26/11 terror attacks documented well, not so much by cinema

Though there have been many documentaries on the tragedy, feature films on the Mumbai attacks have been few and far between

November 26, 2018 12:53 am | Updated November 28, 2018 08:25 pm IST -

The Attacks of 26/11 was voyeuristic and exploitative rather than a sensitive recreation of a tragedy.

The Attacks of 26/11 was voyeuristic and exploitative rather than a sensitive recreation of a tragedy.

In December 2008, in the immediate aftermath of the 26/11 Mumbai terror attacks, which claimed 166 lives and left over 300 injured, one of the many incidents to whip up public outrage was the so-called “terror tour” of the Taj Mahal Palace hotel by filmmaker Ram Gopal Varma in the company of the then Chief Minister Vilasrao Deshmukh. While he was condemned for blatant opportunism, Mr. Varma denied that he was planning a film on the attacks.

However, in 2013 his The Attacks of 26/11 hit the theatres. He issued a statement in defence saying he had never ever intended to make a film on the attacks when he went to the Taj. “Now after all these years, after the whole truth has been uncovered by the investigators and by the virtue of extensive knowledge I have gathered from various sources… I developed a desire to film the actual story of those attacks,” he said.
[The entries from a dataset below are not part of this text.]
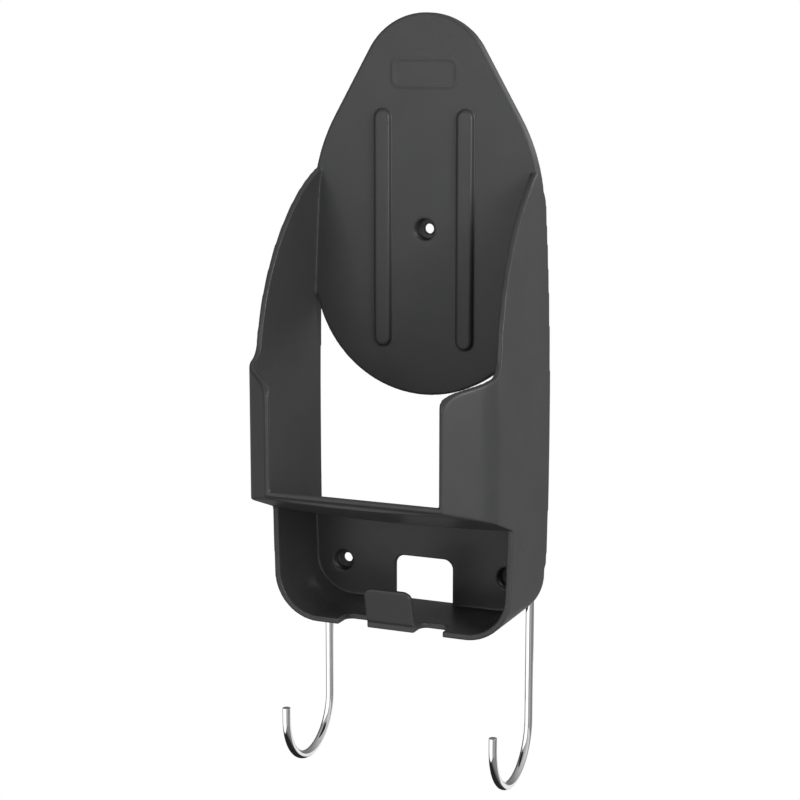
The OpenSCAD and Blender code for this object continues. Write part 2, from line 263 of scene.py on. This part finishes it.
def moulded_plastic():
    """Dark grey moulded plastic: fine satin grain, faint mottling, paler convex edges that are partly
    worn and partly a painted highlight, and painted shade in inner corners.
    """
    mat = new_material("dark_moulded_plastic")
    tree = mat.node_tree
    at = object_coords(tree)
    curve = add(tree, "ShaderNodeAttribute", attribute_name="edge").outputs["Fac"]
    cloud = noise(tree, at, PLASTIC_SCALES["cloud"], 3)
    speck = noise(tree, at, PLASTIC_SCALES["speck"], 2)
    grain = noise(tree, at, PLASTIC_SCALES["grain"], 3, 0.6)
    dark, pale = (grey(tone, PLASTIC_TINT) for tone in PLASTIC_CLOUD)
    # Convex edges are made paler: partly rubbed wear, partly a painted highlight.
    rubbed_highlight_patches = remap(tree, cloud, 0.25, 0.7, 0.4, 1)
    rubbed_and_highlight = maths(tree, "MULTIPLY", remap(tree, curve, *RUBBED_HIGHLIGHT_BEND), rubbed_highlight_patches)
    corner = remap(tree, curve, *CORNER_BEND)
    speck_share = remap(tree, speck, 0.35, 0.8, 0.0, 0.25)
    rubbed_highlight_share = maths(tree, "MULTIPLY", rubbed_and_highlight, 0.6)
    # Inner corners and creases are darkened with painted shade.
    corner_shade_share = maths(tree, "MULTIPLY", corner, 0.75)

    base = mix_colour(tree, remap(tree, cloud, *NOISE_SPAN), dark, pale)
    base = mix_colour(tree, speck_share, base, grey(PLASTIC_SPECK, PLASTIC_TINT))
    base = mix_colour(tree, rubbed_highlight_share, base, grey(PLASTIC_RUBBED_HIGHLIGHT, PLASTIC_TINT))
    base = mix_colour(tree, corner_shade_share, base, grey(PLASTIC_CORNER_SHADE))

    rough = remap(tree, speck, 0.3, 0.75, *PLASTIC_ROUGHNESS)
    rough = maths(tree, "SUBTRACT", rough, maths(tree, "MULTIPLY", rubbed_and_highlight, RUBBED_SMOOTHER))
    rough = maths(tree, "ADD", rough, maths(tree, "MULTIPLY", corner, CORNER_ROUGHER))
    shader = add(tree, "ShaderNodeBsdfPrincipled", {
        "Base Color": base, "Roughness": rough, "IOR": PLASTIC_IOR,
        "Normal": bump(tree, grain, strength=0.16, distance=0.05 * MM),
    })
    output(tree, shader.outputs[0])
    return mat


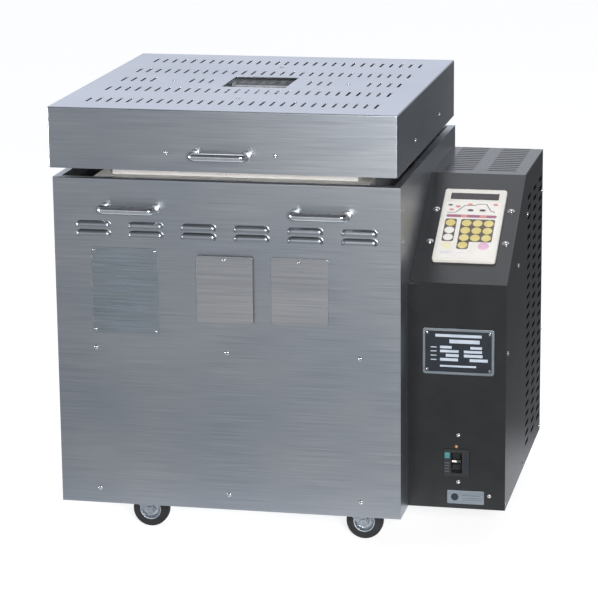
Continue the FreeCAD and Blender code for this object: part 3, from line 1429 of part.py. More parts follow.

His fictionalised account, didn’t build on this “truth and knowledge”; nor did it offer any closure and catharsis or solace and healing to Mumbaikars who came face to face with terrorism not just in the iconic public spaces but also in their drawing rooms through 24x7 TV coverage. Mr. Varma may have been quick in responding to a tragedy that’s part of the nation’s recent memory and collective consciousness but in doing so he scratched the wounds afresh. The film wallowed in the gratuitous, graphic detailing of the massacre, was voyeuristic and exploitative rather than a sensitive recreation of a tragedy.

The one impassioned moment was Nana Patekar, as joint commissioner of police Rakesh Maria, in charge of interrogating Ajmal Kasab (played by Sanjeev Jaiswal), delivering a speech on religion, indoctrination and terrorism. The demonisation of Kasab as the radicalised, Islamic terrorist was complete.

In contrast Hotel Mumbai, an American-Australian production directed by Anthony Maras that premiered at the Toronto International Film Festival in September this year, shows both the beastly and humane side of terrorists. It humanises them as poor, illiterate, and misguided youth (played wonderfully by Amandeep Singh, Suhail Nayyar, Manoj Mehra, Dinesh Kumar) who seem to go on the indiscriminate killing spree through the hotel on the instructions of their rabid handlers back home for the sake of money.

Though there have been many documentaries on the tragedy, feature films on 26/11 have been few and far between. In 2015, came a mediocre, forgettable French-Belgian thriller directed by Nicolas Saada. Taj Mahal was about a girl trapped in the iconic hotel during the attacks while her parents are out for dinner.

Hotel Mumbai also zooms in specifically on the siege of the Taj. Unlike Mr. Varma’s film, this is a more clinical representation of violence which works on the audience’s emotions with heart-tugging individual tales, especially those of the courage of the hotel staff led by a sedate Anupam Kher as chef Hemant Oberoi. It also throws light on a very crucial aspect — the ineptness of the State and security forces (the interminable delay in arrival of special forces from Delhi). But instead of exploring it further it prefers to remain squarely within the conventional disaster drama, edge-of-the-seat thriller zone, occasionally puncturing the tension with moments of mirth and banter between terrorists.

Pakistani-Canadian filmmaker Arshad Khan, on the sidelines of TIFF, pointed out to us the film’s significance in showing the terrorists multi-dimensionally instead of just as self-assured, violent brutes. He thought that was much more frightening than having them play singularly evil. “What made the horror of the film reach into the depths of my soul was the desperation in the voice of the monster calling his parents and trying to ensure they got the money, thus exposing the entire fiasco of the terrorists to be no different from the terrorists in uniform and on a government payroll. They do it for money more than any god. That is an important difference because it does not implicate an entire religion (of which some with weak minds may be duped into believing they would end up in heaven if they commit such heinous acts) but it also adds the monetary incentive. Desperate people are the most manipulable and they don’t belong to a particular nation or religion,” Mr. Khan wrote in an e-mail.

On the other hand, what riled the Indians most at TIFF was that the film was a “cop out”, “naive” and “factually problematic” in not clearly pointing a finger at the nationality of the perpetrators of violence and their handlers. To do a balancing act on a tragedy of such enormity isn’t so easy indeed.